# [EXERCISE]
Return the listing below in full, with every line exactly as it is.

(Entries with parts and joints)

=-=-=-=-=

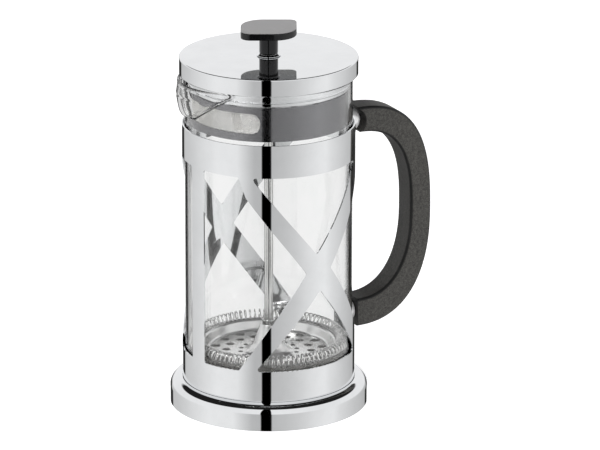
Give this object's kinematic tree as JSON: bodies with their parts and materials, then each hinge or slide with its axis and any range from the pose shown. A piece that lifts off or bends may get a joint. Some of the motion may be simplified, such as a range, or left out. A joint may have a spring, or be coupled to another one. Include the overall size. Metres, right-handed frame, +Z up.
{
  "type": "french press",
  "caption": "Glass coffee press in a pierced chrome sleeve, with a D-shaped handle, a turning lid with a strainer window and a sliding plunger with a coil-edged filter.",
  "frame": {"origin": "centre of the flat underside of the base", "axes": "+Z up along the plunger rod, +X towards the handle, -X towards the spout"},
  "size_m": [0.1589, 0.1146, 0.225],
  "materials": {
    "chrome": "polished",
    "steel": "polished",
    "dark_steel": "satin, darkened",
    "woven_steel": "fine weave",
    "brass": "turned",
    "glass": "clear",
    "grip_plastic": "fine grain",
    "knob_plastic": "satin top, glossy sides",
    "base_plastic": "matte",
    "silicone": "matte, milky"
  },
  "bodies": {
    "frame": {"base_shell": "chrome", "base_plate": "base_plastic", "beaker_seat": "silicone", "sleeve": "chrome", "handle": "grip_plastic", "handle_upper_boss": "chrome", "handle_lower_spacer": "chrome", "handle_upper_stud": "steel", "handle_lower_stud": "steel"},
    "beaker": {"beaker": "glass"},
    "guide": {"guide_bush": "chrome", "guide_nut": "steel"},
    "lid": {"lid_cover": "chrome", "lid_plug": "chrome", "strainer_collar": "dark_steel", "strainer_mesh": "woven_steel"},
    "plunger": {"plunger_rod": "steel", "knob": "knob_plastic", "knob_insert": "brass", "hub_collar": "steel", "spiral_plate": "steel", "coil_spring": "steel", "filter_mesh": "woven_steel", "cross_plate": "steel", "hub_nut": "steel"}
  },
  "joints": [
    {"name": "beaker_lift", "type": "slide", "parent": "frame", "child": "beaker", "axis": [0, 0, 1], "range_m": [0, 0.2]},
    {"name": "lid_lift", "type": "slide", "parent": "beaker", "child": "guide", "axis": [0, 0, 1], "range_m": [0, 0.2]},
    {"name": "lid_turn", "type": "hinge", "parent": "guide", "child": "lid", "pos_m": [0, 0, 0.208], "axis": [0, 0, 1], "continuous": true},
    {"name": "plunger_slide", "type": "slide", "parent": "guide", "child": "plunger", "axis": [0, 0, 1], "range_m": [0, 0.129]}
  ]
}
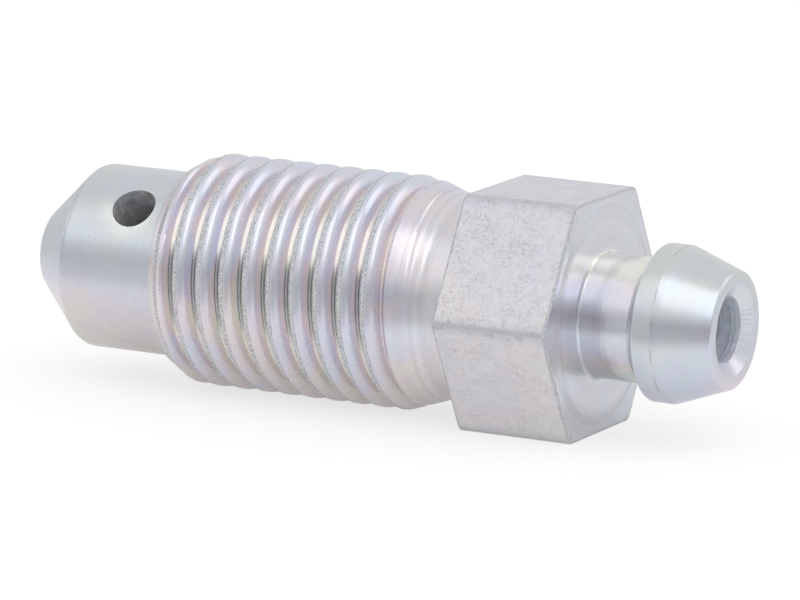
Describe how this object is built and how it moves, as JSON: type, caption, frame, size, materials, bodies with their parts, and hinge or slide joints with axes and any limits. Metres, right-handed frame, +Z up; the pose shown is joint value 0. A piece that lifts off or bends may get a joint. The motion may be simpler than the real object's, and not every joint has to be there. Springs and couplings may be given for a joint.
{
  "type": "bleeder screw",
  "caption": "Hydraulic bleeder screw: a sealing cone and cross-drilled pilot, a male thread, a hexagon and a hollow hose barb, lying on one flat.",
  "frame": {"origin": "centre of the flat at the end of the sealing cone, on the screw's axis", "axes": "+X along the axis towards the hose barb, +Z up with the hexagon lying on its lowest flat, +Y to the side away from the cross port"},
  "size_m": [0.0304, 0.0108, 0.0096],
  "materials": {
    "zinc_plate": "Bright zinc plate on steel with a thin clear passivate that shows faint blue, violet and yellow tints. Satin on the hexagon and the pilot, rough on the rolled crests of the thread."
  },
  "bodies": {
    "root": {"bleeder_screw": "zinc_plate"}
  },
  "joints": []
}
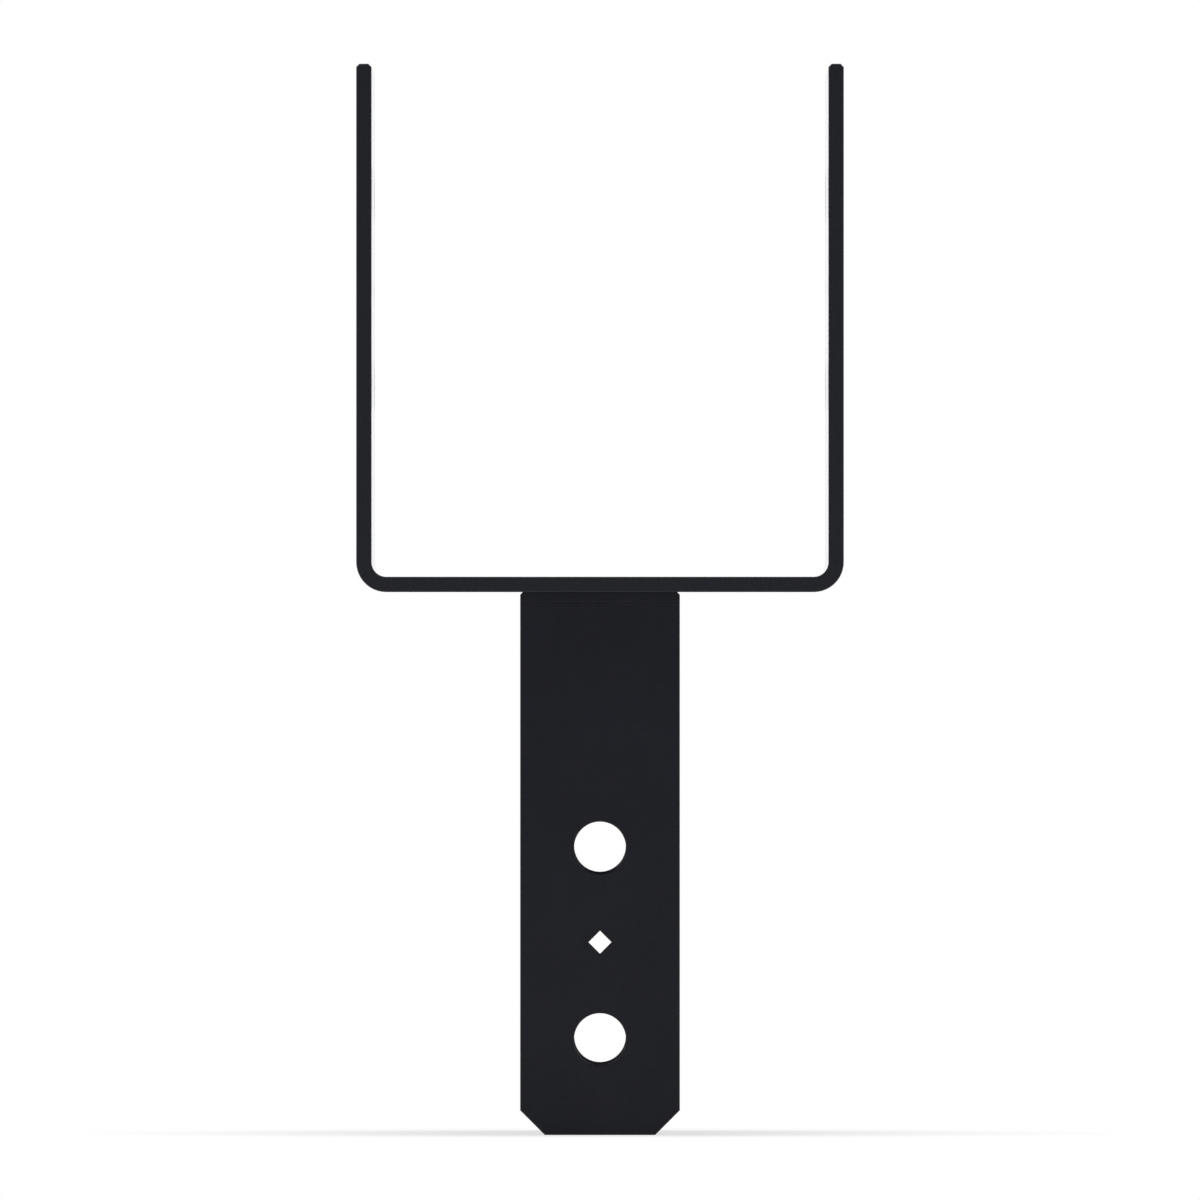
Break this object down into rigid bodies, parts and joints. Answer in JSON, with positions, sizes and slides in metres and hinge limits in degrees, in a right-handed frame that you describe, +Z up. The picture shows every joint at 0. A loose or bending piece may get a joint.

=-=-=-=-=

# [PROBLEM SOLUTION]
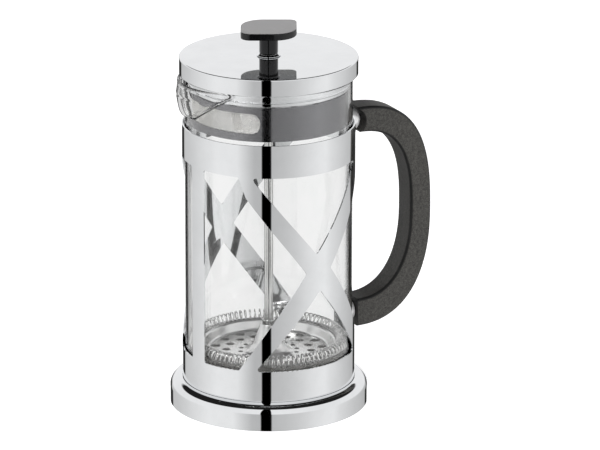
Give this object's kinematic tree as JSON: bodies with their parts and materials, then each hinge or slide with its axis and any range from the pose shown. A piece that lifts off or bends may get a joint. Some of the motion may be simplified, such as a range, or left out. A joint may have a spring, or be coupled to another one. Include the overall size. Metres, right-handed frame, +Z up.
{
  "type": "french press",
  "caption": "Glass coffee press in a pierced chrome sleeve, with a D-shaped handle, a turning lid with a strainer window and a sliding plunger with a coil-edged filter.",
  "frame": {"origin": "centre of the flat underside of the base", "axes": "+Z up along the plunger rod, +X towards the handle, -X towards the spout"},
  "size_m": [0.1589, 0.1146, 0.225],
  "materials": {
    "chrome": "polished",
    "steel": "polished",
    "dark_steel": "satin, darkened",
    "woven_steel": "fine weave",
    "brass": "turned",
    "glass": "clear",
    "grip_plastic": "fine grain",
    "knob_plastic": "satin top, glossy sides",
    "base_plastic": "matte",
    "silicone": "matte, milky"
  },
  "bodies": {
    "frame": {"base_shell": "chrome", "base_plate": "base_plastic", "beaker_seat": "silicone", "sleeve": "chrome", "handle": "grip_plastic", "handle_upper_boss": "chrome", "handle_lower_spacer": "chrome", "handle_upper_stud": "steel", "handle_lower_stud": "steel"},
    "beaker": {"beaker": "glass"},
    "guide": {"guide_bush": "chrome", "guide_nut": "steel"},
    "lid": {"lid_cover": "chrome", "lid_plug": "chrome", "strainer_collar": "dark_steel", "strainer_mesh": "woven_steel"},
    "plunger": {"plunger_rod": "steel", "knob": "knob_plastic", "knob_insert": "brass", "hub_collar": "steel", "spiral_plate": "steel", "coil_spring": "steel", "filter_mesh": "woven_steel", "cross_plate": "steel", "hub_nut": "steel"}
  },
  "joints": [
    {"name": "beaker_lift", "type": "slide", "parent": "frame", "child": "beaker", "axis": [0, 0, 1], "range_m": [0, 0.2]},
    {"name": "lid_lift", "type": "slide", "parent": "beaker", "child": "guide", "axis": [0, 0, 1], "range_m": [0, 0.2]},
    {"name": "lid_turn", "type": "hinge", "parent": "guide", "child": "lid", "pos_m": [0, 0, 0.208], "axis": [0, 0, 1], "continuous": true},
    {"name": "plunger_slide", "type": "slide", "parent": "guide", "child": "plunger", "axis": [0, 0, 1], "range_m": [0, 0.129]}
  ]
}
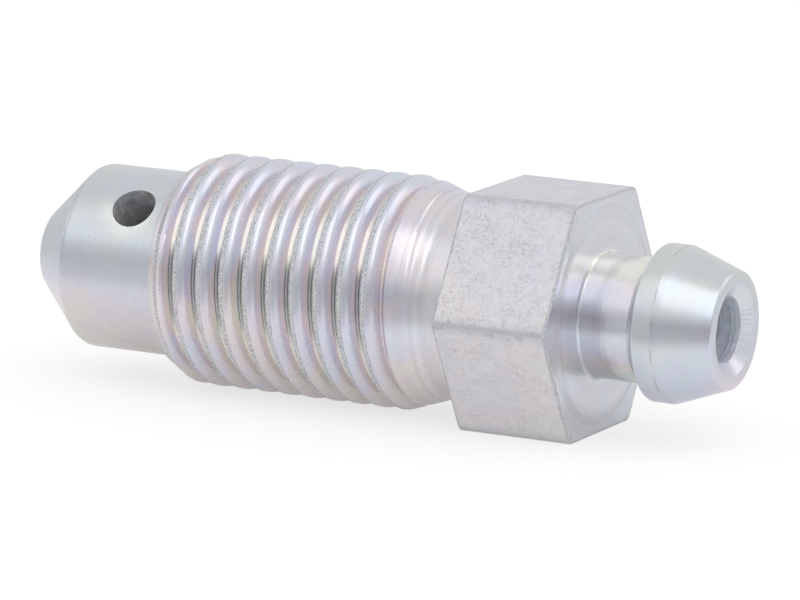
Describe how this object is built and how it moves, as JSON: type, caption, frame, size, materials, bodies with their parts, and hinge or slide joints with axes and any limits. Metres, right-handed frame, +Z up; the pose shown is joint value 0. A piece that lifts off or bends may get a joint. The motion may be simpler than the real object's, and not every joint has to be there. Springs and couplings may be given for a joint.
{
  "type": "bleeder screw",
  "caption": "Hydraulic bleeder screw: a sealing cone and cross-drilled pilot, a male thread, a hexagon and a hollow hose barb, lying on one flat.",
  "frame": {"origin": "centre of the flat at the end of the sealing cone, on the screw's axis", "axes": "+X along the axis towards the hose barb, +Z up with the hexagon lying on its lowest flat, +Y to the side away from the cross port"},
  "size_m": [0.0304, 0.0108, 0.0096],
  "materials": {
    "zinc_plate": "Bright zinc plate on steel with a thin clear passivate that shows faint blue, violet and yellow tints. Satin on the hexagon and the pilot, rough on the rolled crests of the thread."
  },
  "bodies": {
    "root": {"bleeder_screw": "zinc_plate"}
  },
  "joints": []
}
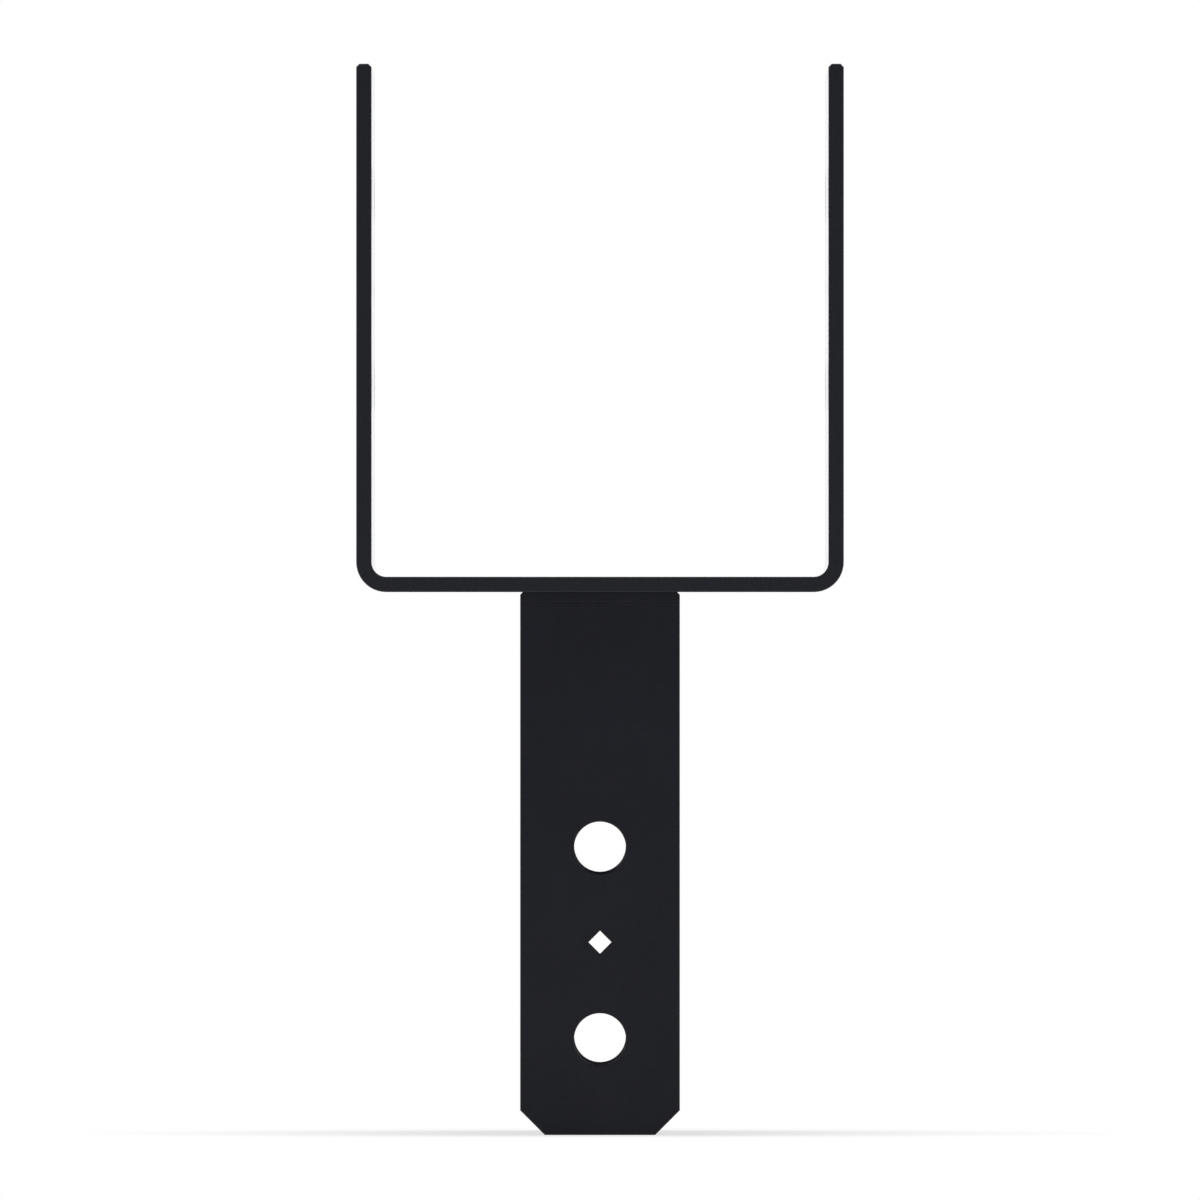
Break this object down into rigid bodies, parts and joints. Answer in JSON, with positions, sizes and slides in metres and hinge limits in degrees, in a right-handed frame that you describe, +Z up. The picture shows every joint at 0. A loose or bending piece may get a joint.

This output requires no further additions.